How to Help Australia’s Animals
The ongoing Australian bushfires may have claimed the lives of over half a billion wild animals, according to ecologists at the University of Sydney. The fires have lasted for months, burning 12.35 million acres, destroying more than 1,400 homes and claiming the lives of at least 23 people. Many Australians, including Sydney’s mayor, have pointed to climate change as a key factor in causing the major drought that led to the fires’ severity and criticized the government for not taking greater environmental action.
Some of the bushfire victims include Australia’s most well-known animals: koalas. Koalas are particularly at risk as they are slow-moving, making it harder for them to escape from the blaze. They are also already threatened by significant habitat loss and the fires have only made their habitat shrink further.
"Up to 30% of their habitat has been destroyed," Australia's environment minister, Sussan Ley, said to the Australian Broadcasting Corporation. "We'll know more when the fires are calmed down and a proper assessment can be made."
Almost 8,000 koalas have died since the fires started, representing about one-third of the koala population in their primary habitat, according to ecologists.
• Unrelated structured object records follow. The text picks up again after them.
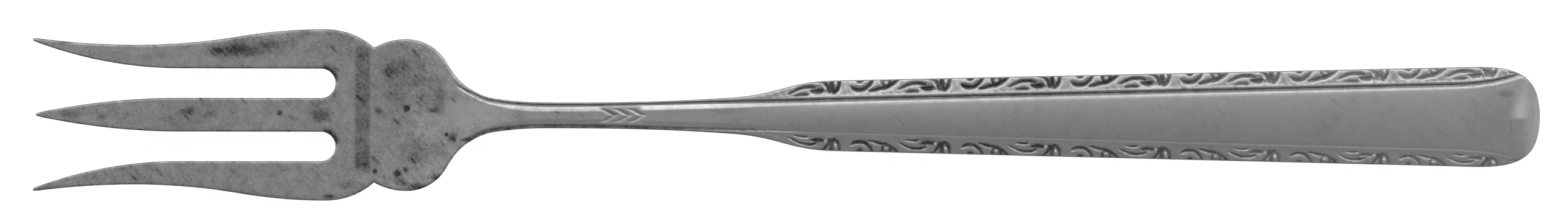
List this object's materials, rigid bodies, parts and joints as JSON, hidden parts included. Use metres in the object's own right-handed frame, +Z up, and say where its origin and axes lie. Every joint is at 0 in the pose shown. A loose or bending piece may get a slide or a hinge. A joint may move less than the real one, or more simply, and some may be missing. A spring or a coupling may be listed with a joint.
{
  "type": "short handle fork",
  "caption": "One-piece serving fork with long pointed tines, a round lobe, a slim neck and a flat handle with ornamented borders, for lifting cold slices or pickles.",
  "frame": {"origin": "middle of the whole length and width, on the surface that the fork rests on", "axes": "+X from the tips to the handle's end, +Y across, +Z up from the underside to the face"},
  "size_m": [0.146, 0.0166, 0.0091],
  "materials": {
    "aged_silver": "satin silver, worn and lightly tarnished"
  },
  "bodies": {
    "root": {"fork": "aged_silver"}
  },
  "joints": []
}
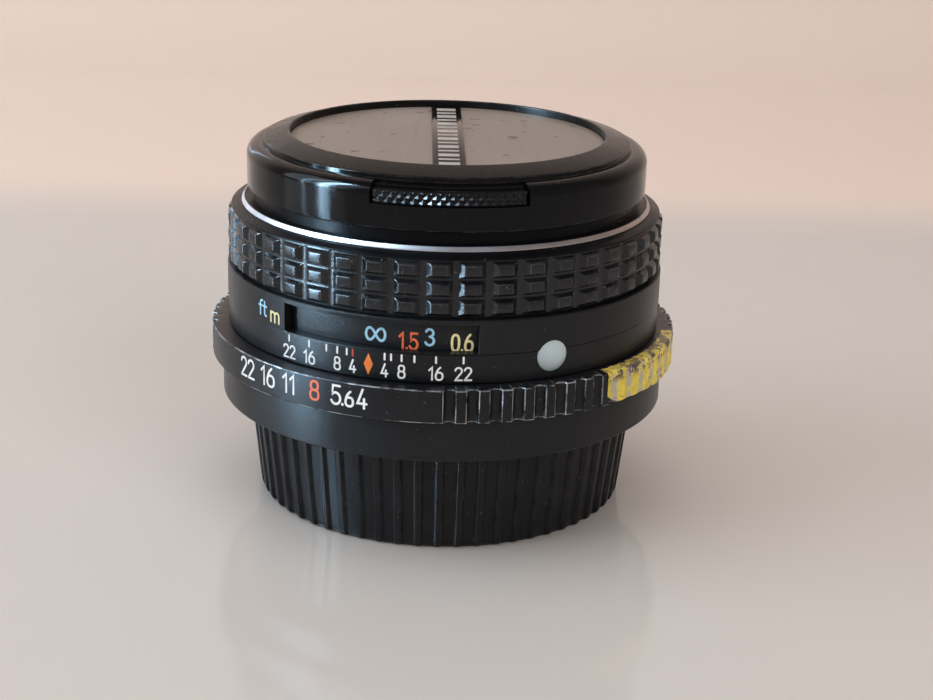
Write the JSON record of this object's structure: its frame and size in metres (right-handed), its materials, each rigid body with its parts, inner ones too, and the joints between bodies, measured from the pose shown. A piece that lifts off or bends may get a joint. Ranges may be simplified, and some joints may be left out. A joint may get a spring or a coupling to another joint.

One of the most notable animal deaths was that of Lewis the Koala. A video of him being rescued from a fire by an Australian grandmother went viral, but he later succumbed to his severe burns.
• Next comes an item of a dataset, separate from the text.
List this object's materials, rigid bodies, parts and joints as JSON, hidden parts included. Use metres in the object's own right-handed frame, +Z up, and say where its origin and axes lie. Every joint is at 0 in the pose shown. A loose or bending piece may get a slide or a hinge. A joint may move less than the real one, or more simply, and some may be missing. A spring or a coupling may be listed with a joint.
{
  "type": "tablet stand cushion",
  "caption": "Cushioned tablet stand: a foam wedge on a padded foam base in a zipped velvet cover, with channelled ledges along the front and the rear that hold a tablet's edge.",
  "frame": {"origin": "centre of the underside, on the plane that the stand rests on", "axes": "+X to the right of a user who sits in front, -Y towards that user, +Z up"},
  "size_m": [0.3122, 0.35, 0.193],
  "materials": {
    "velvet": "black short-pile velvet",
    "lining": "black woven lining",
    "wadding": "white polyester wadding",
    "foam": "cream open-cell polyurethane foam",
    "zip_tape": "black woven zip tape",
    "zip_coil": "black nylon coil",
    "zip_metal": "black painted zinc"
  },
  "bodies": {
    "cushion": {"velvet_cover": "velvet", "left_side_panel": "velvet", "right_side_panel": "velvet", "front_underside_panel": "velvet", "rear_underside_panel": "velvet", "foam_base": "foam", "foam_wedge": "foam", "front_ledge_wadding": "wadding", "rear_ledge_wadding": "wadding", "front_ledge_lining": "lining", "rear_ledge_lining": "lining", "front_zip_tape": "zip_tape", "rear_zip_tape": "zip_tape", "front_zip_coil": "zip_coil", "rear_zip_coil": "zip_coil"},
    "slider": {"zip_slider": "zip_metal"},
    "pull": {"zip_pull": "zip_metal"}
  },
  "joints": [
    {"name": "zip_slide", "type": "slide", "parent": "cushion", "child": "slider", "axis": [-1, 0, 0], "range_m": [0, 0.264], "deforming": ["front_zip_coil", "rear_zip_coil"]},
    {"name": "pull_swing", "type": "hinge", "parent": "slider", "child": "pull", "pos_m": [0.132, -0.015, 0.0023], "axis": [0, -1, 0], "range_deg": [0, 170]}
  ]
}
Along with animals, insects and plants that are vital to the natural ecosystem have been destroyed in the blaze. Ecologists are unsure how the environment will recover after the fires are successfully put out.
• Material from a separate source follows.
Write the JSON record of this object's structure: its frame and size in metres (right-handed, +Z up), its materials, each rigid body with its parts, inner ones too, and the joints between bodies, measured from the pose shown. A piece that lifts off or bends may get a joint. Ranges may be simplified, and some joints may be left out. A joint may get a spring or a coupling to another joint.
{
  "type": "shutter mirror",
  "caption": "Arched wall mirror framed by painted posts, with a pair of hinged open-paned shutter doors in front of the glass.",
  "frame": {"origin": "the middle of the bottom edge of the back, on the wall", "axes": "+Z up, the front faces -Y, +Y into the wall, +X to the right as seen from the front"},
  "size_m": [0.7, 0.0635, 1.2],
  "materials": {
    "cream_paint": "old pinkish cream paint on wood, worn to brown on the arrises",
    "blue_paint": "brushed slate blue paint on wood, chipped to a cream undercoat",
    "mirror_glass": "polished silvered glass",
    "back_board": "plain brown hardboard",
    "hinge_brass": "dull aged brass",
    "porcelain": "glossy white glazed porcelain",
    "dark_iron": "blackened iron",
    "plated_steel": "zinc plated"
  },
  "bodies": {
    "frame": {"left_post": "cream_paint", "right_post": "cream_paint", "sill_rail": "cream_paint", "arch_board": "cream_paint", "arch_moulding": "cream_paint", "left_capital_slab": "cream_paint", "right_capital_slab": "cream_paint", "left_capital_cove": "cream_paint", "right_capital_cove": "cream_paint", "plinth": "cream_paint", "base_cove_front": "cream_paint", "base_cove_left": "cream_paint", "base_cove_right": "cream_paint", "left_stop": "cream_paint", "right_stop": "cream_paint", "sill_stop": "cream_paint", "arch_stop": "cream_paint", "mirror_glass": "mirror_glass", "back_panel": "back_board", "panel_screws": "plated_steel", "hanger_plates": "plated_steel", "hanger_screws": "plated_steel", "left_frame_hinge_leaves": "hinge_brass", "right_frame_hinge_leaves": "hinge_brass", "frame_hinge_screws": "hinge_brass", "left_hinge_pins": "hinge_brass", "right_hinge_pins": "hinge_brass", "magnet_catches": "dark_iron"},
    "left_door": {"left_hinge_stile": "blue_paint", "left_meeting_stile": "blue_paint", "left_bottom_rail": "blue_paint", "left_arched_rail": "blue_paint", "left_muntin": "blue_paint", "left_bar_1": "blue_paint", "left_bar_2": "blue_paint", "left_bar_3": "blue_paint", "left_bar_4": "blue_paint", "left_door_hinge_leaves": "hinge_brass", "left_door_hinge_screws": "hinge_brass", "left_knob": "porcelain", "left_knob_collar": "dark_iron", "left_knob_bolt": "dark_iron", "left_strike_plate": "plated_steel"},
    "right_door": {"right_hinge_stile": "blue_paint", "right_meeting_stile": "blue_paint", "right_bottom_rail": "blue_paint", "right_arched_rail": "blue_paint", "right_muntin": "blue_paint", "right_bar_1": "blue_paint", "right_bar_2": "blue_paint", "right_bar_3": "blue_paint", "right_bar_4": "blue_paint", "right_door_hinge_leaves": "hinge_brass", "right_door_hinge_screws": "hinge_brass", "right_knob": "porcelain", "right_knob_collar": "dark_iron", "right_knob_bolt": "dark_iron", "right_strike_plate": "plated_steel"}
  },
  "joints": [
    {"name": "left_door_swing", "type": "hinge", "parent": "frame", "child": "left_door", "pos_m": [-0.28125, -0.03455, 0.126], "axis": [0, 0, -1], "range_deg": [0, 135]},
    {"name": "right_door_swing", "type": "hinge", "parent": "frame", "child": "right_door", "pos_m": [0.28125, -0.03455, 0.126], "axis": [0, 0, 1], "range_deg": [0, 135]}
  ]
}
While there are many organizations assisting in battling the blaze, several are animal-specific:
• WIRES is an Australian nonprofit that specializes in wildlife rescue. It is caring for animals affected by the fire, such as those that are sick, orphaned or displaced.
• World Wildlife Fund Australia is concentrating its efforts on koala protection.
• Port Macquarie Koala Hospital has established a GoFundMe. It is caring for koalas with severe burns and treated Lewis the Koala. The hospital is establishing automatic drinking stations to give water to animals in areas affected by the fire. It is also planning to start a koala breeding program.
• RSPCA New South Wales is assisting in the evacuation and care of animals affected by the bushfires.
Donating to any of these organizations will help Australian animals in need.